Please quote the material exactly, every line of it.

## Start Records for the exercise

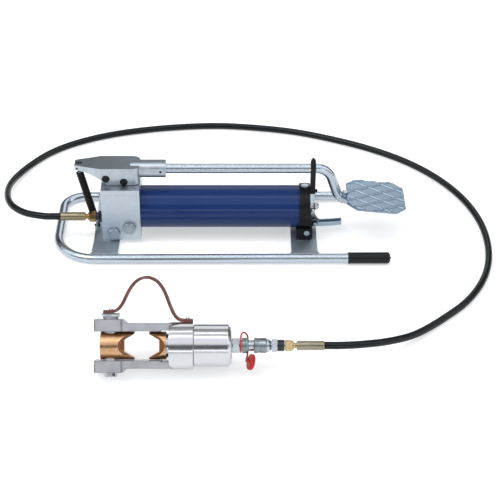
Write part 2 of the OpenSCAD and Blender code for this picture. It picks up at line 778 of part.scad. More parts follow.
module nut_washer() {
    color("goldenrod") at_pump() translate([0, 0, tank_z]) ring_x(9, rod_d / 2 + fit, cap_back, cap_back + 2);
}

// Cap nut of the tie rod, round at its end
module dome_nut() {
    color("silver") at_pump() translate([0, 0, tank_z]) difference() {
        union() {
            bar_x(7, cap_back + 2, cap_back + 8);
            translate([cap_back + 12.5, 0, 0]) sphere(r = 8);
        }
        bar_x(rod_d / 2 + fit, cap_back, cap_back + 10);
    }
}

// Peg that the hold-down strap is hooked on
module strap_peg() {
    color([0.05, 0.05, 0.05]) at_pump() translate([0, 0, peg_z]) {
        bar_x(peg_r, cap_back - 5, cap_back + strap_t + 5);
        bar_x(peg_r + 1, cap_back + strap_t + 1, cap_back + strap_t + 4);
    }
}

// Rubber strap over the lever tube, with a pointed tab on top and an eye on the peg
module hold_down_strap() {
    eye_r = 7;
    loop_r = lever_r + 3.2;
    color([0.05, 0.05, 0.05]) at_pump() translate([strap_x, 0, 0])
        rotate([90, 0, 90]) linear_extrude(strap_t) difference() {
            hull() {
                translate([0, peg_z]) circle(r = eye_r, $fn = 32);
                translate([0, lever_z]) circle(r = loop_r, $fn = 32);
                translate([0, lever_z + lever_r + 14]) circle(r = 2, $fn = 16);
            }
            translate([0, peg_z]) circle(r = peg_r + 0.1, $fn = 32);
            translate([0, lever_z]) circle(r = lever_r + loose, $fn = 48);
            hull() {
                translate([0, peg_z + eye_r + 4]) circle(r = 2.5, $fn = 32);
                translate([0, lever_z - lever_r - 8]) circle(r = 7, $fn = 32);
            }
        }
}

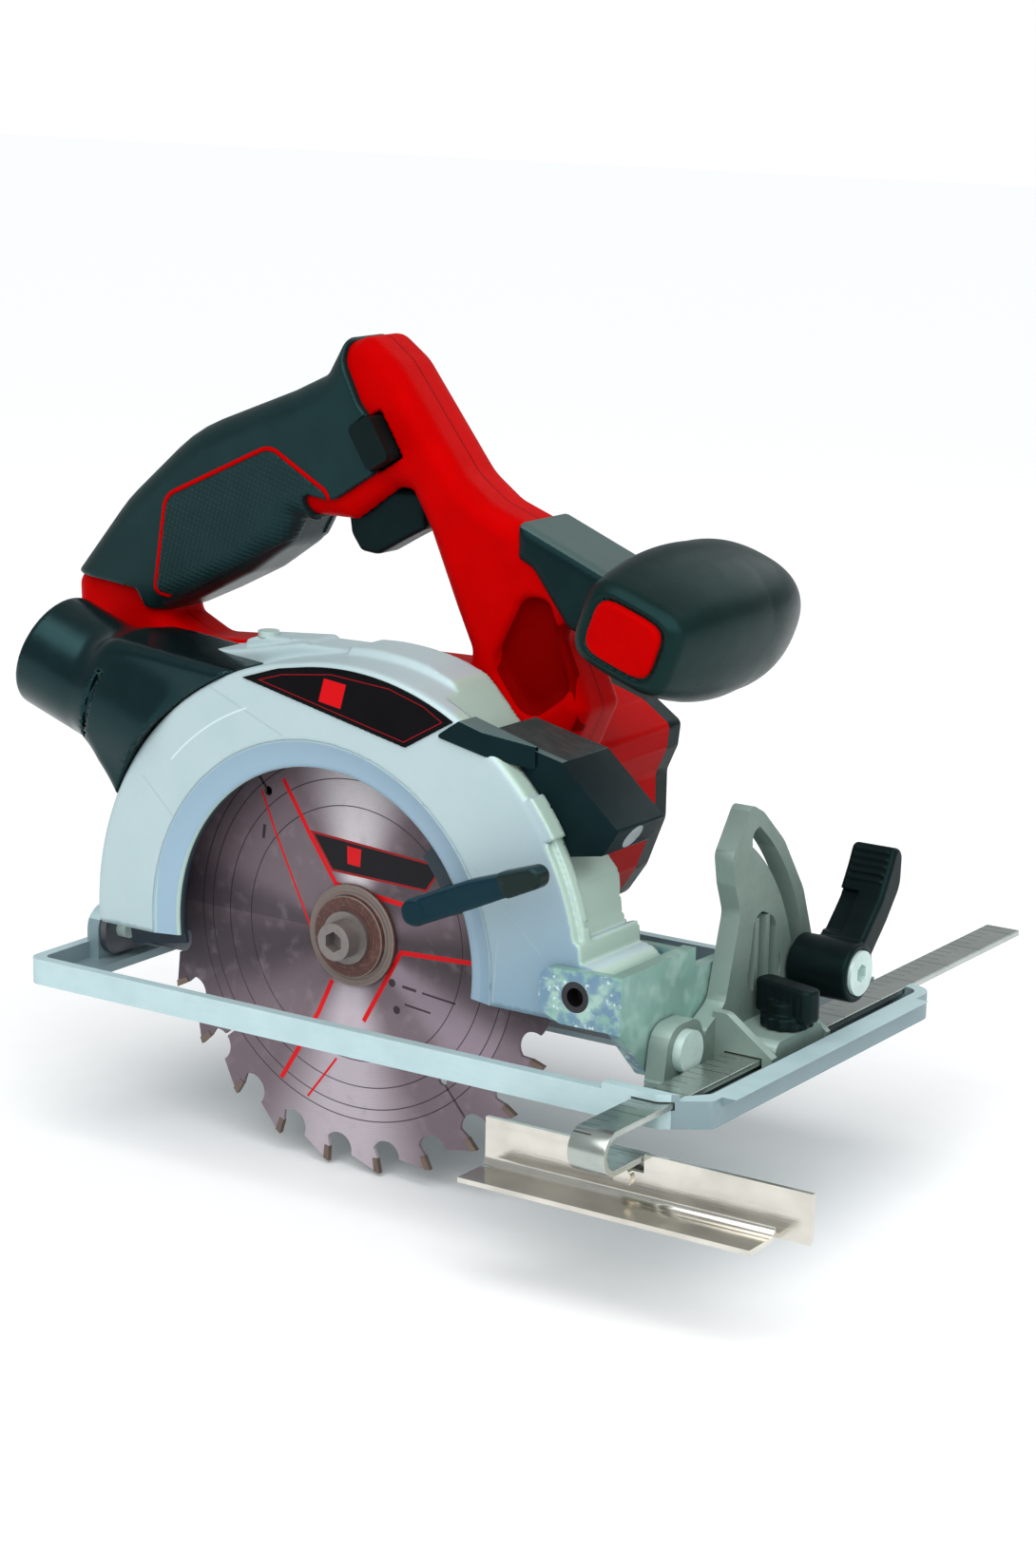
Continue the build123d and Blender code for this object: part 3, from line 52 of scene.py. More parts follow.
TEAL_TINGE = (0.35, 0.95, 1.0)
RED_TINGE = (1.0, 0.10, 0.10)
PRINT_RED = (0.62, 0.006, 0.010)
ARC_STEP = 8.0

# Driving sizes in millimetres; angles in radians.
FLOOR_Z = -54.6
SPINDLE_Z = 28.5
BLADE_BAND_R = 64.5
BLADE_RINGS = (43.7, 52.8, 60.3, BLADE_BAND_R)
WINDOW_R = 60.0
DISH_R = 69.0
LEVER_TIP_R = 92.0
BASE_NEAR_Y = -37.0
BAR_X = 138.5
LAMP_NEAR_Y = -14.0
GUARD_R = 94.5
GUARD_FACE_Y = -22.0
CASTING_Y, CASTING_HALF = -4.25, 17.75
DRUM_SHIFT_X, DRUM_SHIFT_Z = 9.0, 1.5
GUARD_FOOT_Z = 22.0
GUARD_WALL = 3.0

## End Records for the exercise

# Task answer
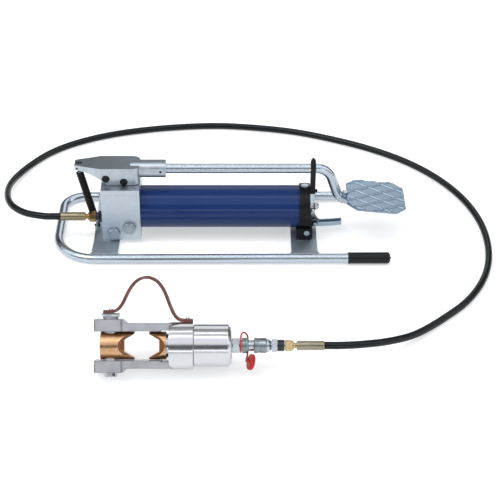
Write part 2 of the OpenSCAD and Blender code for this picture. It picks up at line 778 of part.scad. More parts follow.
module nut_washer() {
    color("goldenrod") at_pump() translate([0, 0, tank_z]) ring_x(9, rod_d / 2 + fit, cap_back, cap_back + 2);
}

// Cap nut of the tie rod, round at its end
module dome_nut() {
    color("silver") at_pump() translate([0, 0, tank_z]) difference() {
        union() {
            bar_x(7, cap_back + 2, cap_back + 8);
            translate([cap_back + 12.5, 0, 0]) sphere(r = 8);
        }
        bar_x(rod_d / 2 + fit, cap_back, cap_back + 10);
    }
}

// Peg that the hold-down strap is hooked on
module strap_peg() {
    color([0.05, 0.05, 0.05]) at_pump() translate([0, 0, peg_z]) {
        bar_x(peg_r, cap_back - 5, cap_back + strap_t + 5);
        bar_x(peg_r + 1, cap_back + strap_t + 1, cap_back + strap_t + 4);
    }
}

// Rubber strap over the lever tube, with a pointed tab on top and an eye on the peg
module hold_down_strap() {
    eye_r = 7;
    loop_r = lever_r + 3.2;
    color([0.05, 0.05, 0.05]) at_pump() translate([strap_x, 0, 0])
        rotate([90, 0, 90]) linear_extrude(strap_t) difference() {
            hull() {
                translate([0, peg_z]) circle(r = eye_r, $fn = 32);
                translate([0, lever_z]) circle(r = loop_r, $fn = 32);
                translate([0, lever_z + lever_r + 14]) circle(r = 2, $fn = 16);
            }
            translate([0, peg_z]) circle(r = peg_r + 0.1, $fn = 32);
            translate([0, lever_z]) circle(r = lever_r + loose, $fn = 48);
            hull() {
                translate([0, peg_z + eye_r + 4]) circle(r = 2.5, $fn = 32);
                translate([0, lever_z - lever_r - 8]) circle(r = 7, $fn = 32);
            }
        }
}

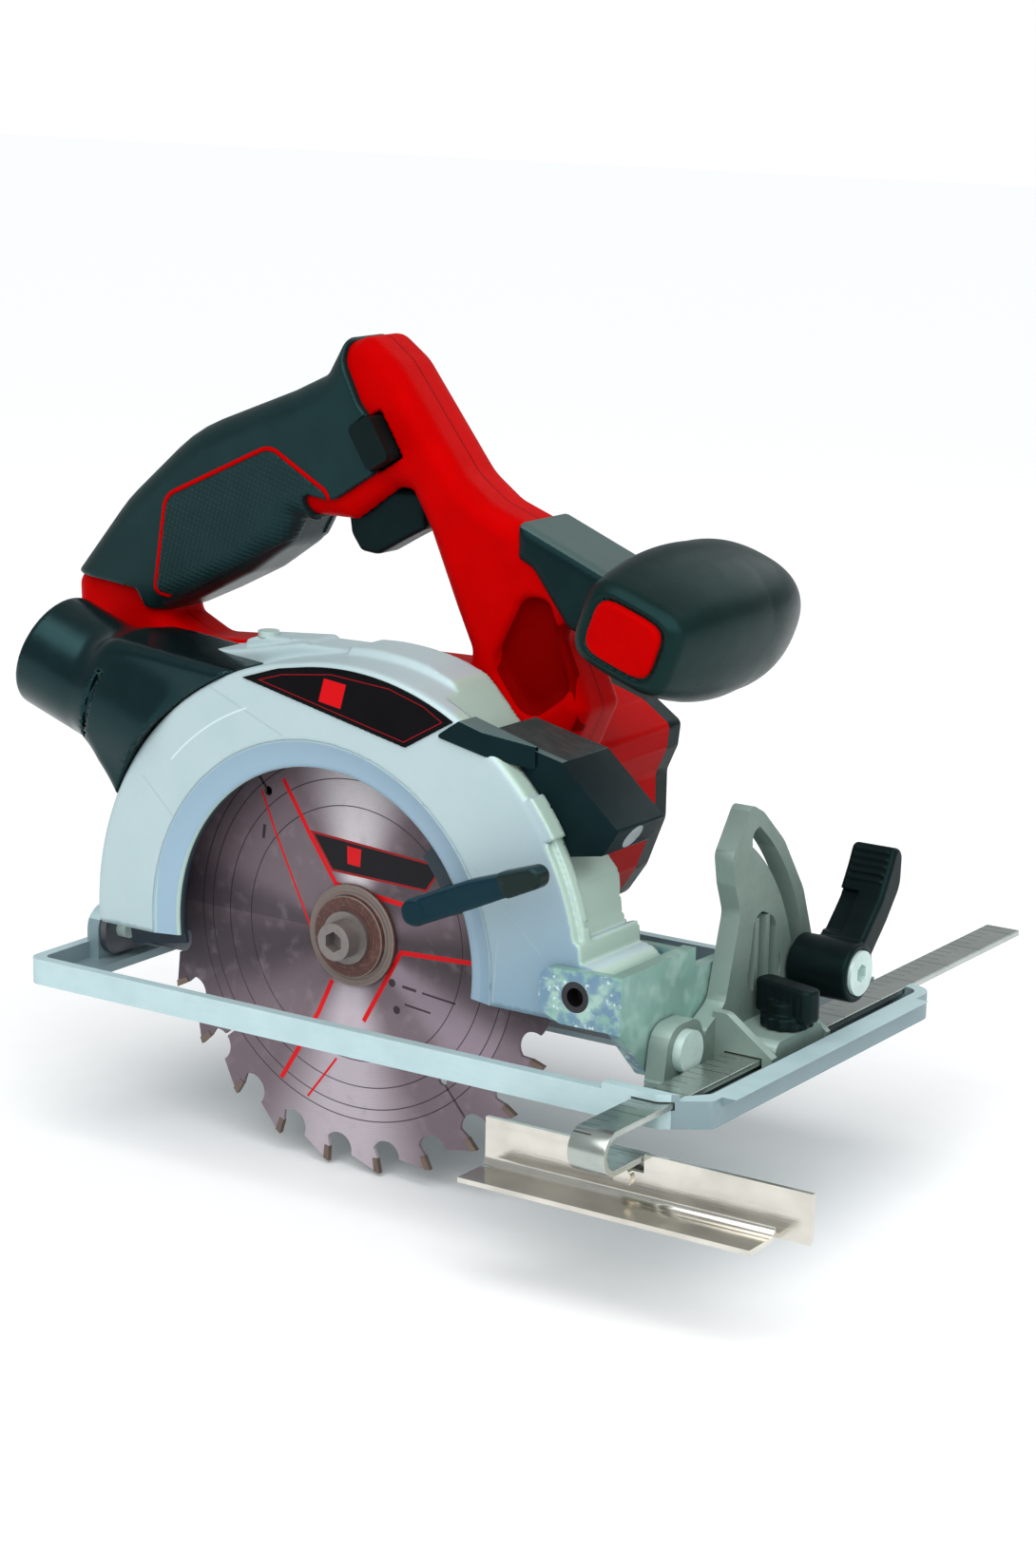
Continue the build123d and Blender code for this object: part 3, from line 52 of scene.py. More parts follow.
TEAL_TINGE = (0.35, 0.95, 1.0)
RED_TINGE = (1.0, 0.10, 0.10)
PRINT_RED = (0.62, 0.006, 0.010)
ARC_STEP = 8.0

# Driving sizes in millimetres; angles in radians.
FLOOR_Z = -54.6
SPINDLE_Z = 28.5
BLADE_BAND_R = 64.5
BLADE_RINGS = (43.7, 52.8, 60.3, BLADE_BAND_R)
WINDOW_R = 60.0
DISH_R = 69.0
LEVER_TIP_R = 92.0
BASE_NEAR_Y = -37.0
BAR_X = 138.5
LAMP_NEAR_Y = -14.0
GUARD_R = 94.5
GUARD_FACE_Y = -22.0
CASTING_Y, CASTING_HALF = -4.25, 17.75
DRUM_SHIFT_X, DRUM_SHIFT_Z = 9.0, 1.5
GUARD_FOOT_Z = 22.0
GUARD_WALL = 3.0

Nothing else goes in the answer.